New York state officials anticipate more than 1,100 Afghan nationals will resettle in the state, with 240 individuals relocating to the New York City area by March, according to Catholic Charities.

Catholic Charities serves as one of three agencies assisting resettlement efforts in the New York metropolitan area. As with other groups arriving in New York, Catholic Charities is providing resettlement assistance to many of the arriving individuals, including unaccompanied minors.

That assistance includes providing legal advice and for those with refugee status or with a Special Immigrant Visa, help with finding a home, a job, accessing financial services, placement of children into schools and financial aid.

Mario Russell, director of Catholic Charities Immigrant and Refugee Services, recently spoke with CNY about their plight.

“This is a unique moment in history,” he said. “This is a unique moment in our shared experience as human beings to be present to and welcome people and families who’ve really suffered and experienced incredibly difficult hardships and violence, and are looking for assistance.”

Russell described the families as those who have done “extraordinary things in their home countries, have risked themselves, have brought themselves forward, have stood up for their rights and the rights of women and young girls.”

They have made a difference and tried to make a difference in a country that has been so affected and suffering for so many years, he added.

“For us here in New York, for us as a Catholic Charities, and for us as a Catholic Church, we hold this as a moment to stand up and stand forward and stand with these brothers and sisters who really are just looking for an opportunity to continue what were and will be good lives.”

From mid-August through the early part of September, Catholic Charities helped resettle three families, totaling about 15 people, he said.
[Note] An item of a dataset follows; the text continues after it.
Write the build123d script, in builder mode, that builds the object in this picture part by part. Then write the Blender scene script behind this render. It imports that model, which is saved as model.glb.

They are what are called Special Immigrant Visa families, those who received particularly designed immigration status because of their help with the U.S. forces in Afghanistan.
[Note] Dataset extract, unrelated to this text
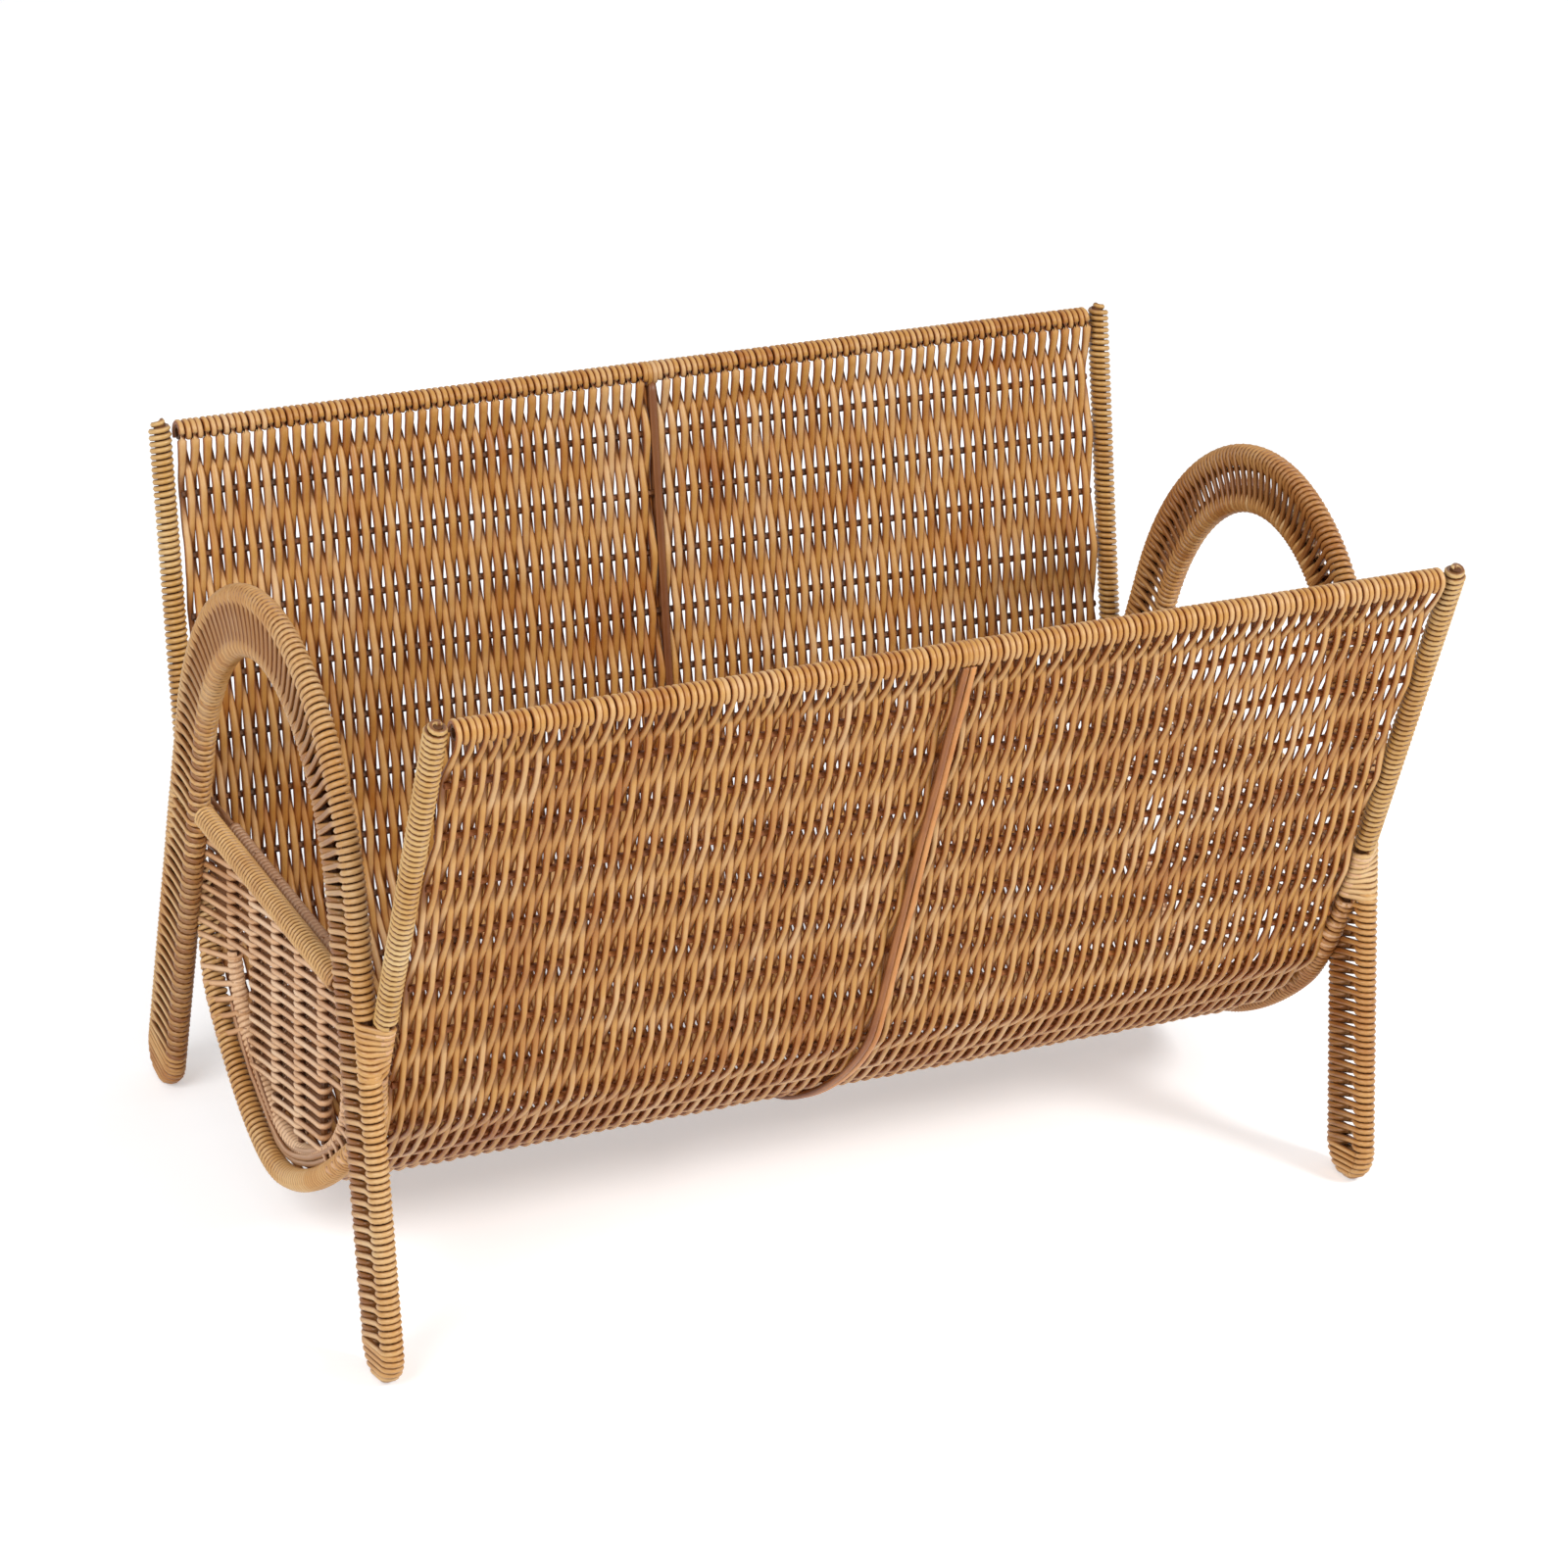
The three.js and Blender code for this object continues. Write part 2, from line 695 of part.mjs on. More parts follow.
// One half of the weave, from the seam rib to the end frame, with tunnels for what it wraps.
function weave() {
  const shape = weaveOutline();
  const hole = (place, radius, sides) => {
    const corners = circlePoints(flatsAt(radius, sides), sides).reverse();
    shape.holes.push(new THREE.Path(corners.map((p) => p.clone().add(place))));
  };
  [-1, 1].forEach((side) => {
    stakePlaces().forEach((s) => hole(sectionAt(side * s).place, stakeRadius + clearance, tunnelSides));
    hole(sectionAt(side * halfLength).place, railRadius + clearance, railSides);
  });
  return alongX(shape, seamRadius + clearance, trimX);
}

// Materials.

function material(color, roughness, metalness) {
  return new THREE.MeshStandardMaterial({ color, roughness, metalness });
}

const looks = {
  cane: () => material(0xb97a3c, 0.55, 0),
  woundCane: () => material(0xc9954f, 0.5, 0),
  iron: () => material(0x2b211b, 0.6, 0.8),
};

// Assembly.

const basket = new THREE.Group();

function add(name, geometry, look) {
  const mesh = new THREE.Mesh(geometry, look());
  mesh.name = name;
  basket.add(mesh);
}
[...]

In mid-October, when CNY spoke with Russell, Catholic Charities of the archdiocese was receiving those who have neither refugee status nor Special Immigrant Visa status, but were evacuated from Afghanistan with no status—and had been living on a U.S. military base for several weeks. They were then being gradually moved from the bases and assigned to various resettlement agencies throughout the United States, Catholic Charities among them.
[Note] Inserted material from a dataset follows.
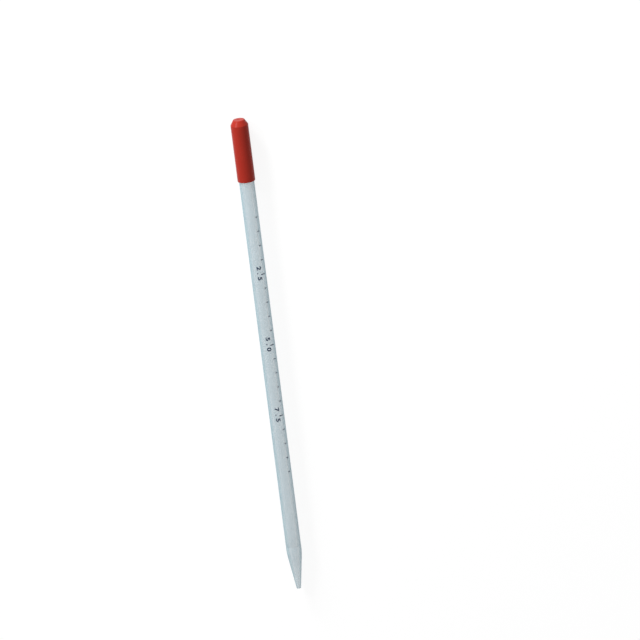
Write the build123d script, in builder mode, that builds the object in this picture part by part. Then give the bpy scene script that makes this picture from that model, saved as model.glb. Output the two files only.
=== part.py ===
from build123d import *
from math import atan2, cos, pi, sin, tan
import os

# Serological pipette: a moulded clear tube with a drawn tip and a narrower mouthpiece that holds a fibre
# plug, a printed scale, and a closed colour-coded cap pushed over the mouthpiece end. Sizes are in
# millimetres. It lies on its side on Z = 0, tip towards -X and cap towards +X. Lengths along the pipette
# are stations, counted from the tip's end face along the pipette's own axis.

# ---- Tube ------------------------------------------------------------------------------------------------
barrel_diameter = 10.5
barrel_wall = 1.31
barrel_length = 287.0        # straight stretch between the tip's cone and the mouthpiece's shoulder

tip_length = 26.0            # cone from the barrel down to the end face
tip_wall = 0.75
tip_blend = 40.0             # radius that runs the cone into the barrel
tip_edge = 0.25
orifice_diameter = 1.5
orifice_land = 3.0           # straight stretch of the orifice before the inside opens out
orifice_blend = 4.0

shoulder_length = 3.0        # from the barrel in to the mouthpiece
shoulder_blend = 1.5
mouthpiece_diameter = 8.0
mouthpiece_wall = 1.0
mouthpiece_length = 22.0
mouthpiece_edge = 0.3

# ---- Fibre plug ------------------------------------------------------------------------------------------
plug_length = 11.5
plug_depth = 5.0             # from the mouthpiece's end in to the plug
plug_clearance = 0.03        # between the plug and the mouthpiece's bore
plug_edge = 0.6

# ---- Cap -------------------------------------------------------------------------------------------------
cap_wall = 0.8
cap_clearance = 0.05         # running fit of the cap's bore on the barrel
cap_overlap = 16.8           # how far the cap reaches down over the barrel
cap_end_wall = 2.0
cap_socket_clearance = 0.3   # round the mouthpiece, inside the cap's closed end
cap_chamfer_height = 3.6
cap_chamfer_inset = 2.15
cap_edge = 0.2
cap_lead_in = 0.3            # chamfer inside the cap's open rim

# ---- Printed scale ---------------------------------------------------------------------------------------
tick_volume = 500.0          # cubic millimetres of bore between two ticks, so 0.5 mL
tick_count = 19
ticks_per_major = 5
first_tick_below_cap = 25.7
tick_width = 0.65
ink_thickness = 0.08
tick_end_angle = 53.0        # where every tick ends, in degrees round from the top towards -Y
minor_tick_arc = 20.0
major_tick_arc = 33.0

# ---- Derived sizes ---------------------------------------------------------------------------------------
barrel_radius = barrel_diameter / 2
bore_radius = barrel_radius - barrel_wall
orifice_radius = orifice_diameter / 2
tip_radius = orifice_radius + tip_wall
mouthpiece_radius = mouthpiece_diameter / 2
mouthpiece_bore_radius = mouthpiece_radius - mouthpiece_wall

barrel_end = tip_length + barrel_length
shoulder_end = barrel_end + shoulder_length
mouth = shoulder_end + mouthpiece_length

plug_radius = mouthpiece_bore_radius - plug_clearance
plug_top = mouth - plug_depth

cap_bore_radius = barrel_radius + cap_clearance
cap_radius = cap_bore_radius + cap_wall
cap_face_radius = cap_radius - cap_chamfer_inset
cap_socket_radius = mouthpiece_radius + cap_socket_clearance
cap_rim = barrel_end - cap_overlap
cap_top = mouth + cap_end_wall
cap_chamfer_start = cap_top - cap_chamfer_height

quarter_turn = 90.0          # from the section plane round to the top
tick_pitch = tick_volume / (pi * bore_radius**2)
first_tick = cap_rim - first_tick_below_cap
tick_stations = [first_tick - number * tick_pitch for number in range(tick_count)]
major_stations = tick_stations[ticks_per_major - 1 :: ticks_per_major]
minor_stations = [station for station in tick_stations if station not in major_stations]

# At rest the pipette touches the ground at two places: the cap's open rim, and the barrel beside its tip.
tip_angle = atan2(barrel_radius - tip_radius, tip_length)
tip_contact = tip_length + tip_blend * tan(tip_angle / 2)
rest_tilt = atan2(cap_radius - barrel_radius, cap_rim + cap_edge - tip_contact)
tip_x = -cap_top * cos(rest_tilt) / 2
tip_z = barrel_radius * cos(rest_tilt) - tip_contact * sin(rest_tilt)

# The section plane's x runs along the pipette's axis from the tip, and its y is the radius, towards +Y.
section = Plane(
    origin=(tip_x, 0, tip_z),
    x_dir=(cos(rest_tilt), 0, sin(rest_tilt)),
    z_dir=(-sin(rest_tilt), 0, cos(rest_tilt)),
)
pipette_axis = Axis(section.origin, section.x_dir)

# ---- Tube: one turned section, out along the outside and back along the bore ------------------------------
with BuildPart() as graduated_tube:
    with BuildSketch(section):
        with BuildLine():
            Polyline(
                (0, orifice_radius),
                (0, tip_radius),
                (tip_length, barrel_radius),
                (barrel_end, barrel_radius),
                (shoulder_end, mouthpiece_radius),
                (mouth, mouthpiece_radius),
                (mouth, mouthpiece_bore_radius),
                (shoulder_end, mouthpiece_bore_radius),
                (barrel_end, bore_radius),
                (tip_length, bore_radius),
                (orifice_land, orifice_radius),
                close=True,
            )
        make_face()
        for corner, blend in (
            ((0, tip_radius), tip_edge),
            ((tip_length, barrel_radius), tip_blend),
            ((tip_length, bore_radius), tip_blend),
            ((orifice_land, orifice_radius), orifice_blend),
            ((barrel_end, barrel_radius), shoulder_blend),
            ((barrel_end, bore_radius), shoulder_blend),
            ((shoulder_end, mouthpiece_radius), shoulder_blend),
            ((shoulder_end, mouthpiece_bore_radius), shoulder_blend),
            ((mouth, mouthpiece_radius), mouthpiece_edge),
            ((mouth, mouthpiece_bore_radius), mouthpiece_edge),
        ):
            fillet(vertices().sort_by_distance(corner)[0], radius=blend)
    revolve(axis=pipette_axis)

# ---- Fibre plug: a soft-edged cylinder in the mouthpiece's bore -------------------------------------------
with BuildPart() as filter_plug:
    with BuildSketch(section):
        with Locations((plug_top, 0)):
            Rectangle(plug_length, plug_radius, align=(Align.MAX, Align.MIN))
        chamfer(vertices().group_by(Axis.Y)[-1], length=plug_edge)
    revolve(axis=pipette_axis)

# ---- Cap: a closed sleeve that grips the barrel and shuts on the mouthpiece's end -------------------------
with BuildPart() as cap:
    with BuildSketch(section):
        with BuildLine():
            Polyline(
                (cap_rim, cap_bore_radius),
                (cap_rim, cap_radius),
                (cap_chamfer_start, cap_radius),
                (cap_top, cap_face_radius),
                (cap_top, 0),
                (mouth, 0),
                (mouth, cap_socket_radius),
                (shoulder_end, cap_socket_radius),
                (barrel_end, cap_bore_radius),
                close=True,
            )
        make_face()
        chamfer(vertices().sort_by_distance((cap_rim, cap_bore_radius))[0], length=cap_lead_in)
        fillet(vertices().sort_by_distance((cap_rim, cap_radius))[0], radius=cap_edge)
        fillet(vertices().sort_by_distance((cap_top, cap_face_radius))[0], radius=cap_edge)
    revolve(axis=pipette_axis)

# ---- Printed scale: thin bars of ink that follow the barrel's outside -------------------------------------
with BuildPart() as scale_ticks:
    for stations, tick_arc in (
        (minor_stations, minor_tick_arc),
        (major_stations, major_tick_arc),
    ):
        turn = quarter_turn + tick_end_angle - tick_arc
        ink_start = Plane(section.origin, section.x_dir, section.z_dir.rotate(pipette_axis, turn))
        with BuildSketch(ink_start):
            with Locations(*[(station, barrel_radius) for station in stations]):
                Rectangle(tick_width, ink_thickness, align=(Align.CENTER, Align.MIN))
        revolve(axis=pipette_axis, revolution_arc=tick_arc)

# ---- One STEP file for each piece -------------------------------------------------------------------------
os.makedirs("parts", exist_ok=True)

graduated_tube.part.label = "graduated_tube"
export_step(graduated_tube.part, "parts/graduated_tube.step")

filter_plug.part.label = "filter_plug"
export_step(filter_plug.part, "parts/filter_plug.step")

cap.part.label = "cap"
export_step(cap.part, "parts/cap.step")

scale_ticks.part.label = "scale_ticks"
export_step(scale_ticks.part, "parts/scale_ticks.step")
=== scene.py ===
"""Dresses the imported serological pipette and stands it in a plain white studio.

The pipette lies on its side, tip towards -X and cap towards +X. Lengths along it are stations, counted
from the tip's end face along the pipette's own axis, and sizes are written in millimetres.
"""

import logging
import math
import random
from abc import ABC, abstractmethod
from dataclasses import dataclass, field
from enum import Enum
from functools import cached_property
from typing import Sequence

import bmesh
import bpy
from mathutils import Matrix, Vector, noise


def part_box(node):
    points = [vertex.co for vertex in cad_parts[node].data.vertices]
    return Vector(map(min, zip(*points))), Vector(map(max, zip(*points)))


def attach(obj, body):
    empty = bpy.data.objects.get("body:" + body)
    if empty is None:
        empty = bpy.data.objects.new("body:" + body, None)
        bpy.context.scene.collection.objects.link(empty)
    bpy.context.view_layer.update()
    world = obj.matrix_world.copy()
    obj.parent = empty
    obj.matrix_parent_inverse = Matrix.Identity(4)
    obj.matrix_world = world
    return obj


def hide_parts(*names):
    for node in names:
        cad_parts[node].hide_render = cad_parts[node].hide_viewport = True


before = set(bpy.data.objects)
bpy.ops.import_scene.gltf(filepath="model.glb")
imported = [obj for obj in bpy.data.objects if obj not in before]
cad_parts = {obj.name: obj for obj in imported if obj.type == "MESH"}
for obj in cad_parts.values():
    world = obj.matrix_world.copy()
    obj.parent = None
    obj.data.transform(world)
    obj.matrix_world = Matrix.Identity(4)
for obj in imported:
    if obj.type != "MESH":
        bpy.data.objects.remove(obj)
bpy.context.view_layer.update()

MM = 0.001
ON_AXIS = 1e-6

log = logging.getLogger("pipette")

Colour = tuple[float, float, float]


class Part(Enum):
    """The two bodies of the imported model."""

    PIPETTE = "pipette"
    CAP = "cap"


class Slot(Enum):
    """The record's material slots."""

    CLEAR_TUBE = "clear_tube"
    FIBRE = "fibre"
    CAP = "cap"
    INK = "ink"


class Side(Enum):
    """Which wall of a turned piece a face belongs to, as its material's number."""

    OUTSIDE = 0
    INSIDE = 1


# ---- Sizes ---------------------------------------------------------------------------------------------


@dataclass(frozen=True)
class PipetteSizes:
    """The driving sizes that every sub-assembly shares, in millimetres."""

    barrel_diameter: float = 10.5
    barrel_wall: float = 1.31
    barrel_length: float = 287.0
    tip_length: float = 26.0
    tip_wall: float = 0.75
    tip_blend: float = 40.0
    orifice_diameter: float = 1.5
    shoulder_length: float = 3.0
    mouthpiece_diameter: float = 8.0
    mouthpiece_wall: float = 1.0
    mouthpiece_length: float = 22.0
    cap_clearance: float = 0.05
    cap_wall: float = 0.8
    cap_overlap: float = 16.8
    cap_end_wall: float = 2.0
    cap_edge: float = 0.2

    @property
    def barrel_radius(self) -> float:
        """Outside radius of the barrel."""
        return self.barrel_diameter / 2

    @property
    def bore_radius(self) -> float:
        """Inside radius of the barrel."""
        return self.barrel_radius - self.barrel_wall

    @property
    def orifice_radius(self) -> float:
        """Radius of the hole in the tip."""
        return self.orifice_diameter / 2

    @property
    def tip_radius(self) -> float:
        """Outside radius of the tip's end face."""
        return self.orifice_radius + self.tip_wall

    @property
    def mouthpiece_radius(self) -> float:
        """Outside radius of the mouthpiece."""
        return self.mouthpiece_diameter / 2

    @property
    def mouthpiece_bore_radius(self) -> float:
        """Inside radius of the mouthpiece."""
        return self.mouthpiece_radius - self.mouthpiece_wall

    @property
    def cap_bore_radius(self) -> float:
        """Inside radius of the cap."""
        return self.barrel_radius + self.cap_clearance

    @property
    def cap_radius(self) -> float:
        """Outside radius of the cap."""
        return self.cap_bore_radius + self.cap_wall

    @property
    def barrel_end(self) -> float:
        """Station where the barrel meets the shoulder."""
        return self.tip_length + self.barrel_length

    @property
    def shoulder_end(self) -> float:
        """Station where the shoulder meets the mouthpiece."""
        return self.barrel_end + self.shoulder_length

    @property
    def mouth(self) -> float:
        """Station of the mouthpiece's open end."""
        return self.shoulder_end + self.mouthpiece_length

    @property
    def cap_rim(self) -> float:
        """Station of the cap's open rim."""
        return self.barrel_end - self.cap_overlap

    @property
    def cap_top(self) -> float:
        """Station of the cap's closed end."""
        return self.mouth + self.cap_end_wall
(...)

“We have been recently referred seven families, totaling about 17 people,” Russell said. 

Russell, at that time, had recently visited two military bases: Fort Pickett in southern Virginia and what is still commonly known as Fort Dix in New Jersey. He said he was helping “our United States Catholic Conference partners to build some of the legal orientation and resettlement orientation systems that are so important in those bases, to give information and guidance to people.”

In speaking with numerous families and individuals there in need of help, he learned that almost all had worked with or assisted the U.S. forces in some capacity, including as translators, drivers or in administrative support, “people who could navigate social and cultural situations” as the United States was in Afghanistan for 20 years, “risking themselves, rising the safety of their families; in that sense, really sacrificing a lot.”

These are people who, Russell said, “our government rightly understood...at the airport in Kabul, that they needed protection…They put forward themselves to build a better world and, in that sense, we have a global obligation to continue to build that better world...It includes now helping them to resettle into new lives here.”